Utah Non-ABA-approved law school graduates must meet a combination of graduation and active practice requirements. The applicant’s law
school cannot be based on correspondence or online study, it must be accredited in the state where it resides, and the degree must be the sub­
stantial equivalent of the legal education provided by an ABA-approved law school. The applicant must also have been lawfully engaged in the
practice of law for 10 of the 11 years immediately preceding the filing of the application.

Vermont Graduates of non-ABA-approved law schools may request equivalency determination from the Board of Bar Examiners. The Board’s
decision is in the form of a recommendation to the Supreme Court.

Washington Graduates of non-ABA-approved law schools must obtain an LL.M. degree for the practice of law at an ABA-approved law school
in order to qualify to sit for the exam; course requirements are in the rules. Law office study refers to Washington’s Law Clerk Program (Admis­
sion and Practice Rule 6); an LL.M. is not required.

West Virginia Non-ABA-approved law school graduates must show that legal education is equivalent to ABA-approved law school unless
admitted by bar examination in another state. If applicant graduates from law school in a state where the law school’s graduates may take the bar
examination, applicant may qualify for West Virginia examination by completing 3 years of law office study in West Virginia and getting certifica­
tion of 2 West Virginia attorneys regarding knowledge, competence, and good moral character.

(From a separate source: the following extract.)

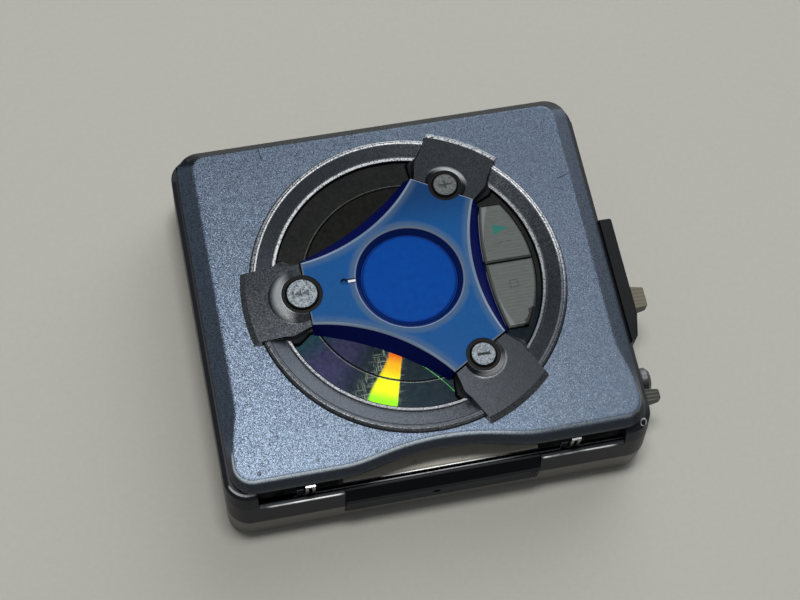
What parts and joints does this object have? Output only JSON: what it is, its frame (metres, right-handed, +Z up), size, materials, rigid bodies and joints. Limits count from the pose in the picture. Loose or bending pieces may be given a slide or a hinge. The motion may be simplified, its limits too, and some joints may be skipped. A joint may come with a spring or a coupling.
{
  "type": "portable minidisc player",
  "caption": "Flat pocket disc player: hinged lid with a round window, three-armed blue cover and press buttons, cartridge slot, side sliders, headphone jack and disc drive inside.",
  "frame": {"origin": "on the table plane under the middle of the lid, on the case's flat base", "axes": "+X to the player's right, +Y to the hinge side, +Z up through the lid"},
  "size_m": [0.0903, 0.0765, 0.0237],
  "materials": {
    "lid_paint": "metallic silver-blue paint, fine sparkle",
    "ring_silver": "satin silver paint",
    "disc_mirror": "grooved mirror",
    "spoke_blue": "worn glossy blue",
    "badge_blue": "clear blue",
    "lamp_white": "gloss",
    "black_trim": "gloss",
    "button_silver": "speckled satin",
    "key_beige": "brushed",
    "board_green": "matt",
    "chip_black": "matt",
    "steel_bright": "polished",
    "steel_sheet": "rolled",
    "frame_dark": "satin",
    "case_grey": "satin",
    "sill_ivory": "matt",
    "knob_khaki": "satin",
    "knob_dark": "satin",
    "rubber_black": "matt",
    "cell_shell": "satin",
    "contact_brass": "satin",
    "lens_glass": "clear",
    "jack_dark": "matt"
  },
  "bodies": {
    "case": {"lower_case": "case_grey", "mid_frame": "frame_dark", "front_panel": "case_grey", "slot_sill": "sill_ivory", "side_control_block": "frame_dark", "phones_jack": "jack_dark", "jack_collar": "steel_bright", "dc_jack": "jack_dark", "battery_cell": "cell_shell", "battery_contacts": "contact_brass", "battery_door_pin": "steel_bright", "main_board": "board_green", "board_chips": "chip_black", "mech_chassis": "steel_sheet", "hinge_brackets": "steel_sheet", "rod_brackets": "steel_sheet", "side_panel": "frame_dark", "chassis_dampers": "rubber_black", "spindle_motor": "steel_sheet", "guide_rods": "steel_bright", "sled_motor": "steel_sheet", "case_screws": "steel_sheet", "hinge_pins": "steel_bright"},
    "lid": {"lid_cover": "lid_paint", "window_bezel": "ring_silver", "disc_window": "disc_mirror", "spoke_cover": "spoke_blue", "centre_badge": "badge_blue", "indicator_lens": "lamp_white", "button_rings": "black_trim", "key_board": "board_green", "key_switches": "chip_black", "latch_loops": "steel_bright"},
    "holder": {"cartridge_holder": "steel_sheet"},
    "track_back": {"track_back_button": "button_silver"},
    "volume_up": {"volume_up_button": "button_silver"},
    "volume_down": {"volume_down_button": "button_silver"},
    "play": {"play_key": "key_beige"},
    "stop": {"stop_key": "key_beige"},
    "hold": {"hold_knob": "knob_khaki"},
    "open": {"open_knob": "knob_dark", "latch_link": "knob_dark"},
    "latch": {"latch_bar": "steel_sheet"},
    "door": {"battery_door": "case_grey"},
    "platter": {"turntable": "steel_bright"},
    "pickup": {"pickup_carriage": "steel_sheet", "objective_lens": "lens_glass"},
    "screw": {"lead_screw": "steel_bright"}
  },
  "joints": [
    {"name": "lid_hinge", "type": "hinge", "parent": "case", "child": "lid", "pos_m": [0, 0.0342, 0.0168], "axis": [-1, 0, 0], "range_deg": [0, 30]},
    {"name": "holder_hinge", "type": "hinge", "parent": "case", "child": "holder", "pos_m": [0, 0.0342, 0.0168], "axis": [-1, 0, 0], "range_deg": [0, 15]},
    {"name": "track_back_press", "type": "slide", "parent": "lid", "child": "track_back", "axis": [0, 0, -1], "range_m": [0, 0.0003], "stiffness_N_per_m": 400, "springref_m": -0.0005},
    {"name": "volume_up_press", "type": "slide", "parent": "lid", "child": "volume_up", "axis": [0, 0, -1], "range_m": [0, 0.0003], "stiffness_N_per_m": 400, "springref_m": -0.0005},
    {"name": "volume_down_press", "type": "slide", "parent": "lid", "child": "volume_down", "axis": [0, 0, -1], "range_m": [0, 0.0003], "stiffness_N_per_m": 400, "springref_m": -0.0005},
    {"name": "play_press", "type": "slide", "parent": "lid", "child": "play", "axis": [0, 0, -1], "range_m": [0, 0.0003], "stiffness_N_per_m": 400, "springref_m": -0.0005},
    {"name": "stop_press", "type": "slide", "parent": "lid", "child": "stop", "axis": [0, 0, -1], "range_m": [0, 0.0003], "stiffness_N_per_m": 400, "springref_m": -0.0005},
    {"name": "hold_slide", "type": "slide", "parent": "case", "child": "hold", "axis": [0, 1, 0], "range_m": [0, 0.002]},
    {"name": "latch_slide", "type": "slide", "parent": "case", "child": "latch", "axis": [-1, 0, 0], "range_m": [0, 0.002], "stiffness_N_per_m": 100, "springref_m": -0.001},
    {"name": "open_slide", "type": "slide", "parent": "case", "child": "open", "axis": [0, -1, 0], "range_m": [0, 0.0025]},
    {"name": "battery_door_hinge", "type": "hinge", "parent": "case", "child": "door", "pos_m": [-0.0189, 0.0363, 0.0045], "axis": [0, 0, -1], "range_deg": [0, 100]},
    {"name": "platter_spin", "type": "hinge", "parent": "case", "child": "platter", "pos_m": [0, -0.0018, 0.0135], "axis": [0, 0, 1], "continuous": true},
    {"name": "screw_spin", "type": "hinge", "parent": "case", "child": "screw", "pos_m": [0.01, -0.0143, 0.0092], "axis": [1, 0, 0], "range_deg": [0, 2432]},
    {"name": "pickup_slide", "type": "slide", "parent": "case", "child": "pickup", "axis": [1, 0, 0], "range_m": [0, 0.0135]}
  ],
  "couplings": [
    {"joint": "holder_hinge", "follows": "lid_hinge", "ratio": 0.5},
    {"joint": "open_slide", "follows": "latch_slide", "ratio": 1.25},
    {"joint": "screw_spin", "follows": "pickup_slide", "rad_per_m": 3141.6}
  ]
}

Graduates of correspondence schools, including
law schools providing more than 50% of classes as Internet-based classes, are not eligible under any circumstances.

Wisconsin Must have received first professional degree in law from a law school whose graduates are eligible to take the bar exam of the juris­
diction in which the school is located, and must have taken and passed the bar examination and been admitted to that or another U.S. jurisdiction.

Puerto Rico The general rule requires that the applicant must have graduated from a law school approved by the ABA or the Court.